France-Croatie, la finale
«La Croatie a offert de multiples visages depuis le début de la compétition. Les Bleus ne savent pas auquel ils vont devoir faire face : l’équipe brillante du premier tour qui a survolé son groupe ? La sélection brouillonne de la phase à élimination directe qui a raté un penalty en prolongation contre le Danemark, qui a concédé l’égalisation à la Russie en bout de rencontre ou l’ouverture du score à l’Angleterre, et qui s’est qualifiée quand même ? Un mix des deux ?

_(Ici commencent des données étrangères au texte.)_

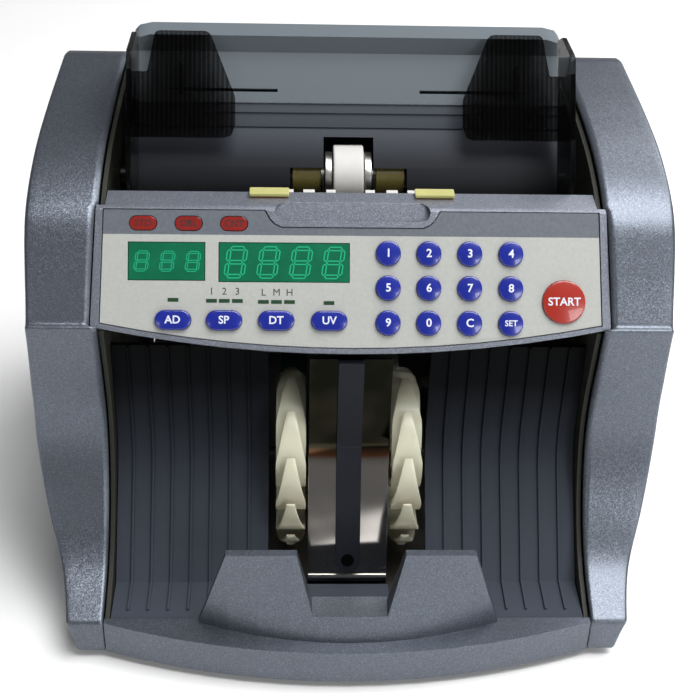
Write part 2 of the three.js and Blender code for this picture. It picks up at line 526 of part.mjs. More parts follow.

«Comme la Croatie, la France est une équipe complète, capable de subir comme d’envoyer des flèches empoisonnées en contre. L’épine dorsale de l’équipe donne le ton. Lloris a fait un super tournoi ; Varane est la tour de contrôle de la défense ; Kanté n’a l’air de rien mais c’est un monstre qui prend tous les ballons tandis que Griezmann et Mbappé sont hors concurrence. Forte sur les phases arrêtées, disciplinée malgré son jeune âge, la France dispose en plus d’une sacrée profondeur de banc. Comme en plus, les Croates ont joué trois prolongations lors des trois derniers matchs, elle devrait être championne du monde. Sauf, qu’en face, les Vatreni joueront pour l’histoire de la sélection nationale, celle de leur pays surtout, et de la part des Croates, plus rien ne me surprend. En y repensant, leur parcours ressemble à celui de Goran Ivanisevic, vainqueur [croate] de Wimbledon en 2001, à 30 ans alors que plus personne ne l’attendait, après trois échecs en finale et avoir bénéficié d’une invitation au début du tournoi. A la fin, il gagne le plus grand tournoi du monde, (9/7) au cinquième set. C’était écrit. Ce sera peut-être pareil pour l’équipe de foot.»